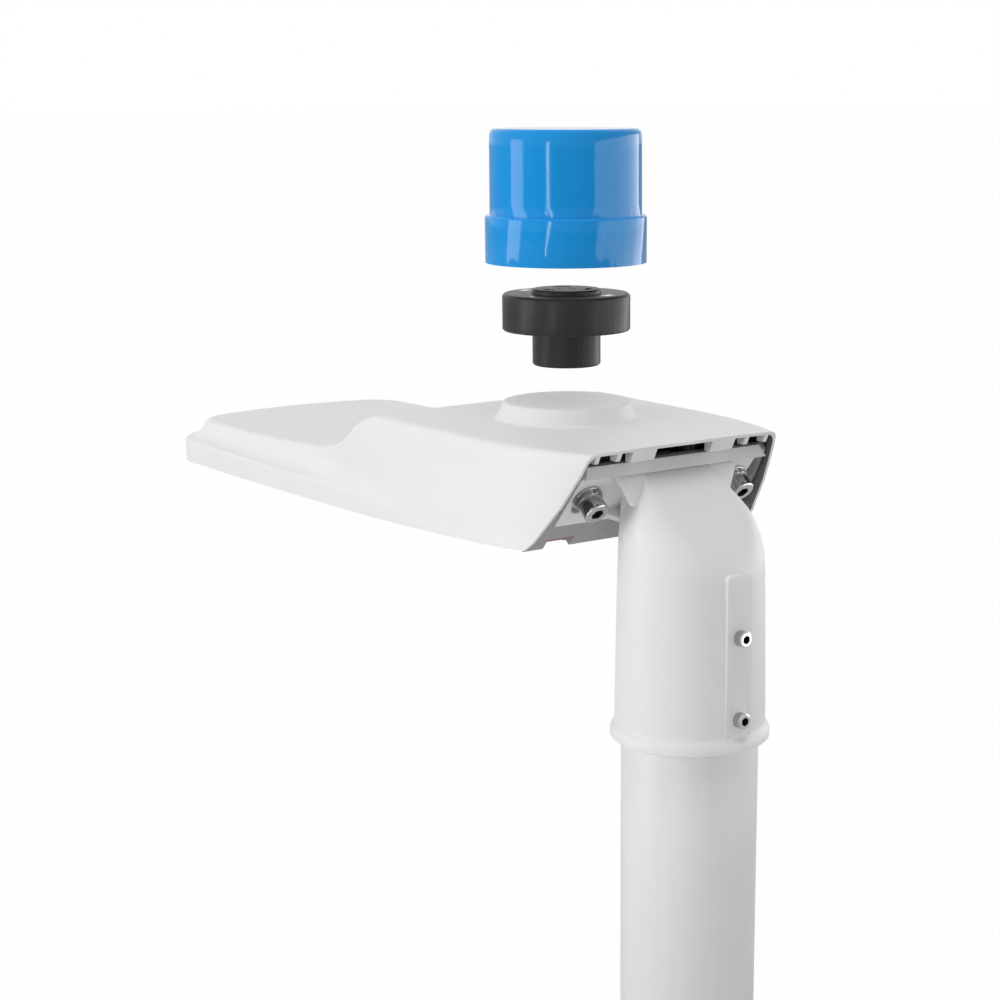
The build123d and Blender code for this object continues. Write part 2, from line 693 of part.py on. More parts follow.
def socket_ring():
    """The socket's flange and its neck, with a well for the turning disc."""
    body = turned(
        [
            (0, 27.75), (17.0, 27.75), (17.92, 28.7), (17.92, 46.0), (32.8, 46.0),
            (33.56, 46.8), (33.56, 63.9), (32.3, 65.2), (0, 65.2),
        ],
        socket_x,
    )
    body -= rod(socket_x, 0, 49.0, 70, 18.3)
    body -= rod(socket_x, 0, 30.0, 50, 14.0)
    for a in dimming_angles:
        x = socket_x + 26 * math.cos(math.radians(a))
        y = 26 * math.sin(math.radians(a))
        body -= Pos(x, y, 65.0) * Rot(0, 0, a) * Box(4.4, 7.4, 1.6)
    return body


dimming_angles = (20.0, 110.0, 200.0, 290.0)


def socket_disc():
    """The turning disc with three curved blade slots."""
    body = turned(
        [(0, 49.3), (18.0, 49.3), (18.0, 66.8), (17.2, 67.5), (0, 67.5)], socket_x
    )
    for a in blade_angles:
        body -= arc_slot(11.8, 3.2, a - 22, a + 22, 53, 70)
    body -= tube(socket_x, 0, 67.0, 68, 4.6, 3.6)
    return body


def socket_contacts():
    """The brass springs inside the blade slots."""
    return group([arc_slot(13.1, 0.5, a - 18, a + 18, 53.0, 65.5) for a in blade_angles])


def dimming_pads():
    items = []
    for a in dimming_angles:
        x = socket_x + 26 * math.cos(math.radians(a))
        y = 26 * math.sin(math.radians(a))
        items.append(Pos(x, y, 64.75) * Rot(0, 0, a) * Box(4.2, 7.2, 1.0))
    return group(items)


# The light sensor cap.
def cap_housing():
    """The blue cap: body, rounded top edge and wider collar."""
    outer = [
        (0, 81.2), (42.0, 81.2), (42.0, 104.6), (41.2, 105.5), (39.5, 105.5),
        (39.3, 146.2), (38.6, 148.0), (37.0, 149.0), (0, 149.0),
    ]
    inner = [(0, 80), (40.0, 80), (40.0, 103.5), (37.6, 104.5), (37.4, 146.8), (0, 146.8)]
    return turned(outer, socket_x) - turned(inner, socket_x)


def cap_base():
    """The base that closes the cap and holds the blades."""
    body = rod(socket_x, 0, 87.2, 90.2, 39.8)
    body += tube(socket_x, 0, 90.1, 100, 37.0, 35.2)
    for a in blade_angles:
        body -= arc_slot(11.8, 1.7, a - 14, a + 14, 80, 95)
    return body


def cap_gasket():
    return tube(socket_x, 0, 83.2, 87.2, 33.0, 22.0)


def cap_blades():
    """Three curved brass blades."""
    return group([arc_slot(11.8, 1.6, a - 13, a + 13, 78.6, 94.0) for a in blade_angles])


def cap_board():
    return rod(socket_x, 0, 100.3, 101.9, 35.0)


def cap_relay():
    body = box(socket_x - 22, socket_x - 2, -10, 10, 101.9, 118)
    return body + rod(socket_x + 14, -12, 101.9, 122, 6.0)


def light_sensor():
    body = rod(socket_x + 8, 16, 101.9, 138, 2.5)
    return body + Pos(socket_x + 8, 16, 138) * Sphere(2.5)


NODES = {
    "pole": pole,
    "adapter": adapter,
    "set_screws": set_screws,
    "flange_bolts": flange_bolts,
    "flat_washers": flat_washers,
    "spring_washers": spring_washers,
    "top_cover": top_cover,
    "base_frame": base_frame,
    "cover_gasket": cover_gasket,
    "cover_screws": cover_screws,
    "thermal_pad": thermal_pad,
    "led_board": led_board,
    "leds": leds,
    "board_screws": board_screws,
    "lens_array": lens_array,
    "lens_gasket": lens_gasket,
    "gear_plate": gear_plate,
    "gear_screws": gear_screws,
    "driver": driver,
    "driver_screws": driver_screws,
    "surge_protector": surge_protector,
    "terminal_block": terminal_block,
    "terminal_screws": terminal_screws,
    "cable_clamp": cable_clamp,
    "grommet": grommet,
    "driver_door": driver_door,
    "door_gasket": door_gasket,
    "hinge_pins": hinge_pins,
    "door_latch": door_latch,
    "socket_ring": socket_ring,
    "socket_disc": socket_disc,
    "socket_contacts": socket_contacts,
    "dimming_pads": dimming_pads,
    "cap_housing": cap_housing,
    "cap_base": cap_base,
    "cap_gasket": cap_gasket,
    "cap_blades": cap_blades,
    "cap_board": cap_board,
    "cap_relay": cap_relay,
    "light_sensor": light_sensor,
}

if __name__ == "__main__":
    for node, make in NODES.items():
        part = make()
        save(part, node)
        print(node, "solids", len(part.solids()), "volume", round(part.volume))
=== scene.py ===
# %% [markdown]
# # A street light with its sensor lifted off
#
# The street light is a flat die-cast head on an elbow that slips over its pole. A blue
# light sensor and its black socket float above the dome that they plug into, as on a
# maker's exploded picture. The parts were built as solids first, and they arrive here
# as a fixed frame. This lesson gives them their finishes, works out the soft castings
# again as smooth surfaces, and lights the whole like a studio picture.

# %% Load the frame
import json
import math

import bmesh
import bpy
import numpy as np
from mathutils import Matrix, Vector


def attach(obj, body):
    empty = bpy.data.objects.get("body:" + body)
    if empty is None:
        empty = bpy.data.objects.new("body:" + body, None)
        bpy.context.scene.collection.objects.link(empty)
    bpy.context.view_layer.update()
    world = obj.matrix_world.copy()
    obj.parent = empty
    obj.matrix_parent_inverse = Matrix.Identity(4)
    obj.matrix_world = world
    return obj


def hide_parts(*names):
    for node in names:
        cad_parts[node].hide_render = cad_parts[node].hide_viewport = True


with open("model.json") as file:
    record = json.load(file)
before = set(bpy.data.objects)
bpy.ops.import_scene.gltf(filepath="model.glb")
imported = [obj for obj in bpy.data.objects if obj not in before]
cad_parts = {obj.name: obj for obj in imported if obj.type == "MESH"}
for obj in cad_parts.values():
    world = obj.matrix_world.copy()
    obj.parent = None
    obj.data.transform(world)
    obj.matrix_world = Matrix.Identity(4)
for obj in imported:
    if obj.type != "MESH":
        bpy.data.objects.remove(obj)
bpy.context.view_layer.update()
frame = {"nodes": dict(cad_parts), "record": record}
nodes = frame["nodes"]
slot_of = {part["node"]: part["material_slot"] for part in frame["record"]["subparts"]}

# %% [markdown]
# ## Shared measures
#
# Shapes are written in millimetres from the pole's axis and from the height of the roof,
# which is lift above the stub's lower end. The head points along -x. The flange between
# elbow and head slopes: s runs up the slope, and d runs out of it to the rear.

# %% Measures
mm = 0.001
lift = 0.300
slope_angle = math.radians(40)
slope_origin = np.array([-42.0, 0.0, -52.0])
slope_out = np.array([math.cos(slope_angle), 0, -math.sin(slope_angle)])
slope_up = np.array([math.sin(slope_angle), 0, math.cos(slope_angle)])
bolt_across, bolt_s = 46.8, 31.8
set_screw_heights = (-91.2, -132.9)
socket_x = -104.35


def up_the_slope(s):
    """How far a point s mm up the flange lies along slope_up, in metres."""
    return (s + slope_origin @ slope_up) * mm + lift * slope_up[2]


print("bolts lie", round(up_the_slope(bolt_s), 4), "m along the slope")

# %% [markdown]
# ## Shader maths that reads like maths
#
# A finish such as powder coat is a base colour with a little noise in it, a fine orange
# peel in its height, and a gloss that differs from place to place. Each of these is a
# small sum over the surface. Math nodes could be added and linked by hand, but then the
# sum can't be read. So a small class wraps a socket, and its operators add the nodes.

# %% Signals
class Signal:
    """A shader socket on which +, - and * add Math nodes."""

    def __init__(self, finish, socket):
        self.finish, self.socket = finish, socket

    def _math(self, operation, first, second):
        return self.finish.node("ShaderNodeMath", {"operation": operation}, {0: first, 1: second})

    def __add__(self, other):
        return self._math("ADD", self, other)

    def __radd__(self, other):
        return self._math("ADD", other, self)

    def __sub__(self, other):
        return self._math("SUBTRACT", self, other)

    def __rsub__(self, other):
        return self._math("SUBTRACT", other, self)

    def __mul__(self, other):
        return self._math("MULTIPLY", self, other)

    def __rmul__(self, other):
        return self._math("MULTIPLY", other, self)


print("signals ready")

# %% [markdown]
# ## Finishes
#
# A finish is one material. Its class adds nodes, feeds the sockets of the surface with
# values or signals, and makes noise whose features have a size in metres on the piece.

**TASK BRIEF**
Repeat exactly the lines from the one containing "save(part, node)" to the one containing "for part in", both lines included, and nothing else.

**ANSWER TO THE EXERCISE**
        save(part, node)
        print(node, "solids", len(part.solids()), "volume", round(part.volume))
=== scene.py ===
# %% [markdown]
# # A street light with its sensor lifted off
#
# The street light is a flat die-cast head on an elbow that slips over its pole. A blue
# light sensor and its black socket float above the dome that they plug into, as on a
# maker's exploded picture. The parts were built as solids first, and they arrive here
# as a fixed frame. This lesson gives them their finishes, works out the soft castings
# again as smooth surfaces, and lights the whole like a studio picture.

# %% Load the frame
import json
import math

import bmesh
import bpy
import numpy as np
from mathutils import Matrix, Vector


def attach(obj, body):
    empty = bpy.data.objects.get("body:" + body)
    if empty is None:
        empty = bpy.data.objects.new("body:" + body, None)
        bpy.context.scene.collection.objects.link(empty)
    bpy.context.view_layer.update()
    world = obj.matrix_world.copy()
    obj.parent = empty
    obj.matrix_parent_inverse = Matrix.Identity(4)
    obj.matrix_world = world
    return obj


def hide_parts(*names):
    for node in names:
        cad_parts[node].hide_render = cad_parts[node].hide_viewport = True


with open("model.json") as file:
    record = json.load(file)
before = set(bpy.data.objects)
bpy.ops.import_scene.gltf(filepath="model.glb")
imported = [obj for obj in bpy.data.objects if obj not in before]
cad_parts = {obj.name: obj for obj in imported if obj.type == "MESH"}
for obj in cad_parts.values():
    world = obj.matrix_world.copy()
    obj.parent = None
    obj.data.transform(world)
    obj.matrix_world = Matrix.Identity(4)
for obj in imported:
    if obj.type != "MESH":
        bpy.data.objects.remove(obj)
bpy.context.view_layer.update()
frame = {"nodes": dict(cad_parts), "record": record}
nodes = frame["nodes"]
slot_of = {part["node"]: part["material_slot"] for part in frame["record"]["subparts"]}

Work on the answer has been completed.